JILL BARSHAY: Linens ‘n Things was bought out by private equity firm Apollo Management in 2006. Apollo saddled the company with more than $1 billion in debt. Brian Bethune is chief U.S. financial economist for Global Insight.
Brian Bethune: Heavy debt or leverage is a very powerful tool when business is expanding. But it definitely will come back and bite you on the heel when business is very stagnant or even volumes are down.
Most companies that went through a leveraged buyout are keeping their heads above water. In fact, investors have been snapping up this risky debt at bargain-basement prices in recent weeks.
But for the ones in troubled sectors like housing, retail and autos, making debt payments is especially tough.
Diane Vazza heads global fixed income research at Standard & Poor’s. She predicts 75 more companies will default on their debts in the next year. That’s compared with just 16 companies in all of 2007. Half of them will be ones that went private and loaded up with debt.

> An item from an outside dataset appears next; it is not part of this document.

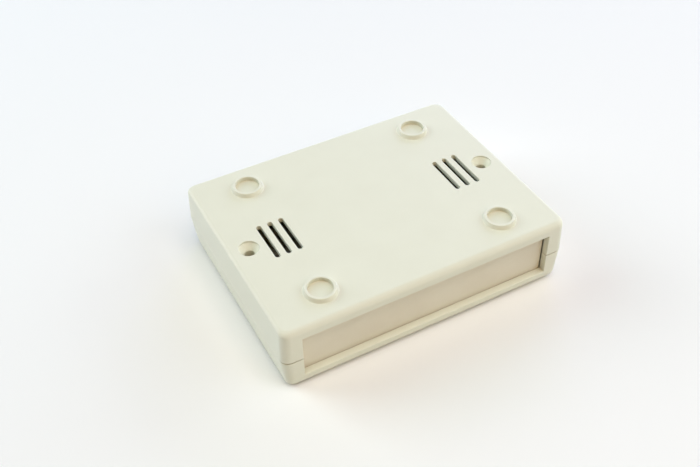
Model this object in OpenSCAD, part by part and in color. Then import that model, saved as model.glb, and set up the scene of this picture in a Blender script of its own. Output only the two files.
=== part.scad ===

Diane Vazza: I think where it becomes more tangible is when consumers start to see, they’re driving by on the highway and they see that their retail stores are closing. Now, they might not be shopping there at the moment, but that really brings everything home.
Vazza says the sight of these stores shutting their doors could make consumers pull back more and make the downturn worse.
In New York, I’m Jill Barshay for Marketplace.